In order to think about witnessing beyond the anthropologist-as-witness first and by way of a redistribution of the ‘weight of witnessing’ (Fay 2023), we are interested in rethinking what our disciplinary and pedagogical responsibilities may be in this age of multiple, intersecting, and compounded crises.

Imbued with political affect, the continuous witnessing of the violence that surrounds us, and that we critically share with our interlocutors and students, constantly undoes us in our roles as observers, practitioners, theoreticians and educators.
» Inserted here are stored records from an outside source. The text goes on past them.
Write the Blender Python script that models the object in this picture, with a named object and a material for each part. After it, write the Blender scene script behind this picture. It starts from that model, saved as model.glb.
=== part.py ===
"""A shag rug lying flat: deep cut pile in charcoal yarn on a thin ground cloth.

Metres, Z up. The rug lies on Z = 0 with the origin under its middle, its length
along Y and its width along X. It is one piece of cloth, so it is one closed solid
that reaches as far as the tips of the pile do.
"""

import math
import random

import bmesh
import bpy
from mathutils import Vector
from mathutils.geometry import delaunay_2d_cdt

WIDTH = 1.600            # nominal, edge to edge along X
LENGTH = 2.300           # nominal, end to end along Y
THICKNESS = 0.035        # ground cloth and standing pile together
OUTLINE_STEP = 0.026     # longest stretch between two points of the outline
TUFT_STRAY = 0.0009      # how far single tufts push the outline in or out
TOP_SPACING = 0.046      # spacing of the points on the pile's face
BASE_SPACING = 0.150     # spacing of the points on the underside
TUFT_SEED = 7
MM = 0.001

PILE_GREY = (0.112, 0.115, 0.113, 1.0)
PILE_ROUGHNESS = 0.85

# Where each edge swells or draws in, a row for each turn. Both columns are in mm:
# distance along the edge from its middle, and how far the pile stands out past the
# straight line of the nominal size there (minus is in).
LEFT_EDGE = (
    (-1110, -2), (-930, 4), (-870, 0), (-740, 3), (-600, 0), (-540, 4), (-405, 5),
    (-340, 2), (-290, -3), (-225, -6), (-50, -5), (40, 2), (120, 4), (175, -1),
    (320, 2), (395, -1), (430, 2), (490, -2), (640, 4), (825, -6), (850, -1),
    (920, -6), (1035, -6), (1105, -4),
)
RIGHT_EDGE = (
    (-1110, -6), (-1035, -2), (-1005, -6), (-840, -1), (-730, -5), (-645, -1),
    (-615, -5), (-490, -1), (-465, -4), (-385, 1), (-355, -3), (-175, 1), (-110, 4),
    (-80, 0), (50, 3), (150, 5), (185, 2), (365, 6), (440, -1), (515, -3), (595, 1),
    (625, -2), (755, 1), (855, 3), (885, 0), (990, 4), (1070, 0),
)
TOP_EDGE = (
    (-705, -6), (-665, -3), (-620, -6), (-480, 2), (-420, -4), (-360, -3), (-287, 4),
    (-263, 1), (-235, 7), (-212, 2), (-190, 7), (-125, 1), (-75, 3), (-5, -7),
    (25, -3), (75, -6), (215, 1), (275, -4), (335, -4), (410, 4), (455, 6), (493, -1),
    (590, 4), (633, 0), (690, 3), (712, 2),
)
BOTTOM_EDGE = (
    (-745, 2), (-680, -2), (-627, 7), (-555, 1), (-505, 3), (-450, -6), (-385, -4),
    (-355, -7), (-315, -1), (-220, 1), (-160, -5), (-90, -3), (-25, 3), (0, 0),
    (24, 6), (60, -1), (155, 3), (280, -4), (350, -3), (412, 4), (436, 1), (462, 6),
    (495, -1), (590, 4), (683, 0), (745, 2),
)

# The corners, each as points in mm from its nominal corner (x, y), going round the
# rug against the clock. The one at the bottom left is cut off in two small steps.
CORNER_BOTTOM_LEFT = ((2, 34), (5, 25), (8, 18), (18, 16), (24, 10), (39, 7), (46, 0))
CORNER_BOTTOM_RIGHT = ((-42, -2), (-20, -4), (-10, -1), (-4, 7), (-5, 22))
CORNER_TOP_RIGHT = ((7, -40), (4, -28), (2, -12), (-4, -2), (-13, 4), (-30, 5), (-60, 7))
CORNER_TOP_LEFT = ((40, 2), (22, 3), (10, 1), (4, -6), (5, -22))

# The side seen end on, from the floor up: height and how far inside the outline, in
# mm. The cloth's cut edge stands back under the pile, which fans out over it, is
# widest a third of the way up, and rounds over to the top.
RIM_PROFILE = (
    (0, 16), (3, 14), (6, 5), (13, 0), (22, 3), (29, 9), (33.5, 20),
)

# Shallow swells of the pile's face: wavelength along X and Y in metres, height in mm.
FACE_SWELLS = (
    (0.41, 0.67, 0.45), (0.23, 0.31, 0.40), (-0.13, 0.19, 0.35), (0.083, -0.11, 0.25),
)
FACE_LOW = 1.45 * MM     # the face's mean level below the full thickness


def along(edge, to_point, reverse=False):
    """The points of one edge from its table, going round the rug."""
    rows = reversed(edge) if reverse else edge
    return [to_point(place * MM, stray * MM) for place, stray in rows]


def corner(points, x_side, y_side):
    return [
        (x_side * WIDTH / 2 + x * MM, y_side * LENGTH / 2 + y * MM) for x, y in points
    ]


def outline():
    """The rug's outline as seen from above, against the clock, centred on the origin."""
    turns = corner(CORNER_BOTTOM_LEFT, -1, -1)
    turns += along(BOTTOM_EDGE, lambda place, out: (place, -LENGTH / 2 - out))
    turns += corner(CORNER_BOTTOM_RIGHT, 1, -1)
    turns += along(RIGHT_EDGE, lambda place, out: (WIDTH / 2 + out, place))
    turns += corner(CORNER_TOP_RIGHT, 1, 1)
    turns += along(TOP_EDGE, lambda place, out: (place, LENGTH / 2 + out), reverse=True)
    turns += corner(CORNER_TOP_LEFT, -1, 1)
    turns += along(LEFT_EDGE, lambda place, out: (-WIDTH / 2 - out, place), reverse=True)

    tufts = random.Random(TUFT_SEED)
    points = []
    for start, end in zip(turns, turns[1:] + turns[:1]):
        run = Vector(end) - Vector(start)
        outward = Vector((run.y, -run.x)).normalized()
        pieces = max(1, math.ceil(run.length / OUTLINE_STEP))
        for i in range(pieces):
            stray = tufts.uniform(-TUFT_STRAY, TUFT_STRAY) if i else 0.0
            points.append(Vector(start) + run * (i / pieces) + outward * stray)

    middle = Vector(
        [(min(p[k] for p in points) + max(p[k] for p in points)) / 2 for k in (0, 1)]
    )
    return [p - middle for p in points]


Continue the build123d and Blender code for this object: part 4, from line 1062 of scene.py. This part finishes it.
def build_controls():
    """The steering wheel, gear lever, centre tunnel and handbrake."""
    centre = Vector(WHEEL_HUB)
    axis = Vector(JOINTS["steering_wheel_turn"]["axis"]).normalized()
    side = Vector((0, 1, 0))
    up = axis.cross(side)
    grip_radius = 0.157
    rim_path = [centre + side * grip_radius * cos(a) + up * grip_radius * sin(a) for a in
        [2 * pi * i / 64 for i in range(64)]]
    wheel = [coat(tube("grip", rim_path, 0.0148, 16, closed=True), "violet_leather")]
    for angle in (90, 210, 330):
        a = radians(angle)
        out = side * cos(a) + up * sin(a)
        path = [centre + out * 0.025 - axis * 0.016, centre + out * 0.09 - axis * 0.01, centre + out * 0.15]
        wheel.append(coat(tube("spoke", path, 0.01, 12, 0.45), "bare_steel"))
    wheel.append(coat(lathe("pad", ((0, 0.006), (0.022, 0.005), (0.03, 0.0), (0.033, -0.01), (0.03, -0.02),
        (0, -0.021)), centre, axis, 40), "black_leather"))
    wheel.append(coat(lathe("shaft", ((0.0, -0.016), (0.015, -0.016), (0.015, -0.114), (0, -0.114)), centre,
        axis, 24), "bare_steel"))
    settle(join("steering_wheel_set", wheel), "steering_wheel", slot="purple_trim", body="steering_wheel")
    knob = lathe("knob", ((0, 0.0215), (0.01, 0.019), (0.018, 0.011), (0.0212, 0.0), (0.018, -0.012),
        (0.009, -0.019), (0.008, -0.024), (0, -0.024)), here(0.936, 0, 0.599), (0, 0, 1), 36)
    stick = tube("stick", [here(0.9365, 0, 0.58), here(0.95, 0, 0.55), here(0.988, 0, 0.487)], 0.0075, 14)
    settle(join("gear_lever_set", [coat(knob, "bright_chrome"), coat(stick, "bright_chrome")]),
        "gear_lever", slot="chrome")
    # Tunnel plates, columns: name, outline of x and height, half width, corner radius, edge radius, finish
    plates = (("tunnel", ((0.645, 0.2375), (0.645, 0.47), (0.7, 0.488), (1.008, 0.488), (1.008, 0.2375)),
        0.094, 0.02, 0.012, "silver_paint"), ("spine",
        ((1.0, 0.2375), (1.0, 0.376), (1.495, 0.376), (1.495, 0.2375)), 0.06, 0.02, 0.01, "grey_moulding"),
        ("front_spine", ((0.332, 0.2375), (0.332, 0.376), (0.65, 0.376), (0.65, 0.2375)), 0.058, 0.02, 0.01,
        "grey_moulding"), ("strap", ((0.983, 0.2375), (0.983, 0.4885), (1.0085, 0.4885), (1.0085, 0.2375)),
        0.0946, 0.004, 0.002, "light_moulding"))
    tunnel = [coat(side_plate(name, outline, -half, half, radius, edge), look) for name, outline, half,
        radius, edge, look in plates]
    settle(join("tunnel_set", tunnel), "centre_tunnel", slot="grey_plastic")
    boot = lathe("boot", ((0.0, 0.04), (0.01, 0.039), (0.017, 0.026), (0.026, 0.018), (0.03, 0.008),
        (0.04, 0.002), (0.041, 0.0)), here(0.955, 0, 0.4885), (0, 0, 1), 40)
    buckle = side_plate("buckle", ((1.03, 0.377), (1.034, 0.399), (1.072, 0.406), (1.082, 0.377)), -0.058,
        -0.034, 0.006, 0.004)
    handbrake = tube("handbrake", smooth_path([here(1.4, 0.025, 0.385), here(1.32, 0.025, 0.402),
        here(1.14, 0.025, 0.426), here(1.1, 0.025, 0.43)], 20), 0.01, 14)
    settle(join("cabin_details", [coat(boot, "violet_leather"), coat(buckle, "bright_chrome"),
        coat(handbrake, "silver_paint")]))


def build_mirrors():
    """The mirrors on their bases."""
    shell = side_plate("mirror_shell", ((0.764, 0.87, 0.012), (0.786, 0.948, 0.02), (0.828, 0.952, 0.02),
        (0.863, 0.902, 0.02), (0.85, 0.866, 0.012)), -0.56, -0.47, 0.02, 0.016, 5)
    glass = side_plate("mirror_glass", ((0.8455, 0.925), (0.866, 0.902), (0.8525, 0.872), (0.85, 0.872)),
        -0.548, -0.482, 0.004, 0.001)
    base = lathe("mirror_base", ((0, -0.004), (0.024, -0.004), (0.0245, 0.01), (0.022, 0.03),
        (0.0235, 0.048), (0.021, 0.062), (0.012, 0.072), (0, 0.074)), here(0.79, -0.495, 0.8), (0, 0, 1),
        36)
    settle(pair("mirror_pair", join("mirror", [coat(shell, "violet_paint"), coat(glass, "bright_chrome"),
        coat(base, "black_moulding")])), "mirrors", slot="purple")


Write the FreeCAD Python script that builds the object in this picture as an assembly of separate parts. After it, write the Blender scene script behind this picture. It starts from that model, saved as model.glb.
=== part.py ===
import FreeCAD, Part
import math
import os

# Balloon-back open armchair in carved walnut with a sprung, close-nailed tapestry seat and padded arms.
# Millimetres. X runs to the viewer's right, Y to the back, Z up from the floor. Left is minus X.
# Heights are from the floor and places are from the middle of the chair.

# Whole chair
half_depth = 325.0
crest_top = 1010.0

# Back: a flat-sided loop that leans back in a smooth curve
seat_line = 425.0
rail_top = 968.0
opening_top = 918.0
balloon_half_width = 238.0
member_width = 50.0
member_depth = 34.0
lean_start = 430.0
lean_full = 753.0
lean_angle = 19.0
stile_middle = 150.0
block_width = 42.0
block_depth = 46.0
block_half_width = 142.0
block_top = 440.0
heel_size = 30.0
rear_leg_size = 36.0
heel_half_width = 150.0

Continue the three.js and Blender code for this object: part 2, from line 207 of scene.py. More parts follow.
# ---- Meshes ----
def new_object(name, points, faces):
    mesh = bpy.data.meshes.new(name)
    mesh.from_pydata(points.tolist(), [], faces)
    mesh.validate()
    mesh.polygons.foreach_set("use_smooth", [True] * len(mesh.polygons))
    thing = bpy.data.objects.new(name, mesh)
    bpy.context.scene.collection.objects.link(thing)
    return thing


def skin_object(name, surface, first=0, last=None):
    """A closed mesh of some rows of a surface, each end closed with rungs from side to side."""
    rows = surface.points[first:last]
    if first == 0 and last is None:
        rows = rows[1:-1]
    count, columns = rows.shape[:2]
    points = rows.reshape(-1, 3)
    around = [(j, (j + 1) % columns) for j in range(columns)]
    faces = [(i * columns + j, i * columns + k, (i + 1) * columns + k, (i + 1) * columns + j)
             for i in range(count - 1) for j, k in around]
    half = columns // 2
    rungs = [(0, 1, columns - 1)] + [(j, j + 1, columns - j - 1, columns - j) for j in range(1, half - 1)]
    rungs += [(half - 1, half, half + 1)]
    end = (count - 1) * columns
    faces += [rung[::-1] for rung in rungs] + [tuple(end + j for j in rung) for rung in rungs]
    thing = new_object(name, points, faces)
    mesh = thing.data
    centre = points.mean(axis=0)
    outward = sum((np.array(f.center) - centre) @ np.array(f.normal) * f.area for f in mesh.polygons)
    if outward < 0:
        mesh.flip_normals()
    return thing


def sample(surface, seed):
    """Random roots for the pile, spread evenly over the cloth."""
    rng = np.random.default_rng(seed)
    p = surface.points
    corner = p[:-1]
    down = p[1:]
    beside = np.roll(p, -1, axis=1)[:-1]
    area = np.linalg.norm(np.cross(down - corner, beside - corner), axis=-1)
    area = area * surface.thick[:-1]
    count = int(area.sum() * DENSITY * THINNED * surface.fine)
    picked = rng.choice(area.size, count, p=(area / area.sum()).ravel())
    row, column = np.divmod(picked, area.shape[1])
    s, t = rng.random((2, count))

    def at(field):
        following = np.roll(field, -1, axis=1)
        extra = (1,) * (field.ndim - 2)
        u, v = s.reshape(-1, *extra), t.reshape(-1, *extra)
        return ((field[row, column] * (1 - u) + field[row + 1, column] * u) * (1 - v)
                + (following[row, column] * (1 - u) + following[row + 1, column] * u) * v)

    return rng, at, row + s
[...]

In conversation with notions of ‘ethnographic witnessing’ (McGranahan 2020) and ‘Witnessing 2.0’ (Thomas 2019) we invite anthropologists to reflect on the role and meaning of witnessing as a relational process present in our own engagements with methodologies, theorizing, and ethical commitments. What does an anti-hegemonic understanding of communal witnessing, particularly vis-à-vis everyday violence, do to our being and working together? How do messy modes of witnessing shape how we make sense of worlds? Who are we witnessing for and to what ends? How do different technologies, platforms, and mediums for documenting our witnessing impact its intended and unintended efficacy? And how does our witnessing and collectively constituted knowing affect our pedagogical ethos and practice?